Le lacrime (interessate) di Monti: poteri forti, non mi abbandonate

7 Giu 2012 20:34 - di

Si sente accerchiato, come un sovrano chiuso nel suo castello e circondato dalle truppe nemiche, che non consentono l’ingresso neppure a una borraccia d’acqua. Le critiche fanno male. A Monti fanno malissimo, perché non è abituato a riceverle. E allora sbotta: «Non ho più l’appoggio dei poteri forti». Un dramma. Poi però si capisce che il premier piange la perdita dei poteri forti per riconquistarne il cuore. Tant’è che, subito dopo, si becca l’applauso e l’affetto del Congresso delle Fondazioni bancarie, che non è un potere forte ma fortissimo. Lui però insiste, dice che «i momenti difficili non sono dietro le spalle», si batte il petto perché il governo «avrebbe potuto fare di più e meglio» ma la fretta è stata cattiva consigliera, suggerisce agli industriali di studiarsi meglio le riforme e così capire che non sono del tutto contrarie alla possibilità di competere e di fare impresa. Sette mesi dopo il suo insediamento a Palazzo Chigi tutto è cambiato. Monti parla e si contraddice. Anche perché il 18 novembre del 2011 aveva testualmente detto: «Poteri forti sono espressioni di pura fantasia che considero offensive. Di poteri forti non ne conosco». Ora però si lamenta perché non lo aiutano. Ergo, prima c’erano ed erano pure i benvenuti, niente di offensivo.
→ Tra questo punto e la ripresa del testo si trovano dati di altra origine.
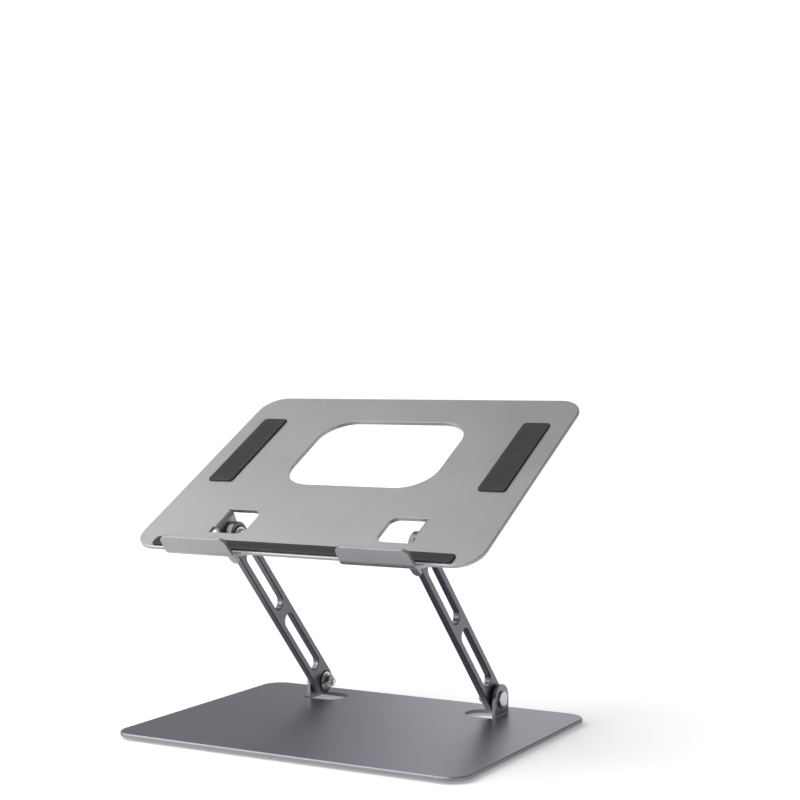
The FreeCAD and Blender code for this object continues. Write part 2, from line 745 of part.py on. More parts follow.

Ma chi gli ha detto addio?
«In questo momento non incontriamo i favori di una grande quotidiano, considerato voce autorevole dei poteri forti e non incontriamo i favori di Confindustria». Prima, in sostanza non era così. Del resto tutti noi ricordiamo gli editoriali e le prestigiose firme con cui il Corriere della Sera ha spianato la strada ai tecnici e le prese di posizione di Emma Marcegaglia, allora presidente degli industriali, che non perdeva occasione per chiedere a Berlusconi di sgombrare il campo, addossandogli colpe di ogni genere sul fronte dello spread, dell’andamento dell’economia e delle difficoltà delle imprese. E se adesso questi sponsor di un tempo guardano altrove un motivo dovrà pure esserci: i tecnici a Palazzo Chigi sono stati una delusione e, quindi, sono stati scaricati. Ma è poi veramente così? Chi ha potuto seguire l’intervento del premier al Congresso delle Fondazioni bancarie ne è tutt’altro che convinto. Allo sfogo di Monti, infatti, si sono accompagnate le parole del presidente Giuseppe Guzzetti, che lo ha elogiato per la credibilità a livello internazionale, e gli applausi degli intervenuti. «Scopro dalle sue parole e dall’applauso – non ha mancato di sottolineare il premier – che un potere non forte ma fortissimo, come l’Acri apprezza la nostra azione». Il che, tradotto in una formula concreta, significa una sola cosa: le banche non hanno nessuna intenzione di cambiare “padrone”.
Il rapporto con le banche
Proprio le banche sono uno degli snodi principali attorno a cui si nuove la politica economica di questo governo. I nostri istituti di credito hanno ricevuto dalla Bce centinaia di miliardi di euro a tasso agevolato per ricapitalizzarsi e fare credito alle imprese. Invece hanno incassato i soldi e li hanno reinvestiti in titoli pubblici lucrandoci sulle cedole e dando una mano al governo che così ha potuto collocare senza problemi le quote di debito in scadenza. Una mano tira l’altra. Sulle banche, a livello europeo si sta svolgendo una partita che è ancora tutta da giocare. In prima linea ci sono gli istituti di credito spagnoli, con Bankia e altri che aspettano i finanziamenti di cui hanno bisogno e che ancora non hanno avuto segnale verde. Madrid, infatti, ha i giorni contati e non può aspettare l’entrata in vigore il piano salva-banche varato mercoledì dalla Commissione Ue. Se tutto andrà bene se ne parlerà da qui a un anno, mentre il ministro delle Finanze spagnolo Luis de Guindos ha annunciato che loro prenderanno una decisione entro quindici giorni. A quel punto si deciderà se chiedere o meno l’aiuto del fondo salva-stati (Efsf), una mossa che il governo Rajoy intende evitare per non essere sottoposto alla gogna dei piani draconiani di risanamento imposti a Grecia, Portogallo e Irlanda.